S’agissait-il d’un accident causé par la négligence et la corruption ou – comme l’a suggéré Trump – d’une attaque délibérée ?

L’explosion catastrophique de mardi à Beyrouth qui a tué des centaines et blessé des milliers de personnes n’était-elle pas un accident horrible mais une attaque délibérée comme l’a dit le président américain Donald Trump ?

Si c’est le cas, alors les États-Unis et Israël sont probablement derrière tout cela et en portent la responsabilité, soit directement, soit par l’intermédiaire de leurs clients au Liban.

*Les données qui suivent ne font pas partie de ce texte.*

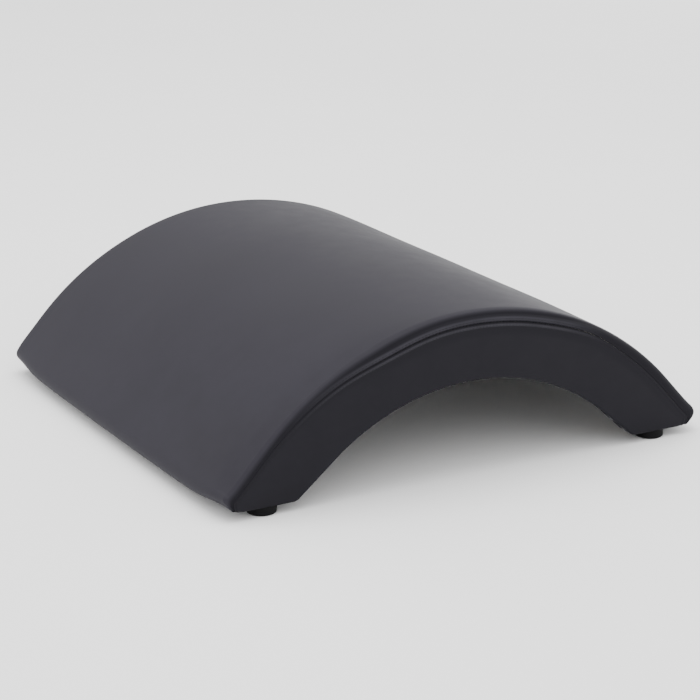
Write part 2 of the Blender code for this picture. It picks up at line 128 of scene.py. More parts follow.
def bump(value, middle, width):
    """1 at the middle, and dying away to nothing within a few widths."""
    return exp(-((value - middle) / width) ** 2)


def seam_depth(angle, side):
    """How far the seam runs below the crown: sewn by hand, it wanders a few millimetres."""
    dip = SEAM_DIP * bump(angle, side * SEAM_DIP_LEAN, SEAM_DIP_REACH)
    lift = SEAM_LIFT * bump(angle, side * SEAM_LIFT_LEAN, SEAM_LIFT_REACH)
    return SEAM_DROP + dip - lift


def crown_stations():
    """From the crown to the sole's outer end: place, way out, lean, turn done and swell."""
    found = []
    for step in range(ARC_STEPS + 1):
        lean = crown_lean * step / ARC_STEPS
        found.append((on_arc(CROWN_RADIUS, crown_centre, lean), way(lean), lean, 0.0, CROWN_SWELL))
    knee, out = found[-1][:2]
    for step in range(1, LEG_STEPS):
        place = knee + (end_centre + out * END_RADIUS - knee) * step / LEG_STEPS
        found.append((place, out, crown_lean, 0.0, CROWN_SWELL))
    for step in range(CORNER_STEPS + 1):
        turned = step / CORNER_STEPS
        out = way(crown_lean + (pi - crown_lean) * turned)
        swell = CROWN_SWELL + (END_SWELL - CROWN_SWELL) * sin(turned * pi / 2)
        swell *= 1 - turned ** SWELL_FADE_POWER
        place = end_centre + out * (END_RADIUS + END_FULL * sin(turned * pi) ** 2)
        found.append((place, out, crown_lean, turned, swell))
    return found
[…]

La théorie de la conspiration ne peut être écartée dans ce cas : les mêmes acteurs ont déjà participé à de nombreuses conspirations avérées au fil des annéess, tant au Liban même qu’au Moyen-Orient, notamment en Irak.

Trump a été pratiquement le seul dirigeant mondial à qualifier l’incident de “terrible attentat”. Interrogé sur cette description, il a expliqué que ses généraux lui avaient dit que l’explosion massive ne semblait pas être “un événement de type explosion industrielle” mais une “sorte de bombe”.

Les porte-parole du Pentagone ont ensuite fait marche arrière et ont ridiculisé les propos de leur président. Mais il est douteux que Trump n’ait fait qu’improviser. Il est plus probable qu’il révélait quelque chose qu’il savait.

Après tout, il parlait du Liban, un pays qui subit actuellement des pressions américaines et israéliennes sans précédent visant à le déstabiliser de l’intérieur et à le menacer d’une nouvelle guerre civile afin de forcer le désarmement de la résistance libanaise – tout cela au service d’Israël.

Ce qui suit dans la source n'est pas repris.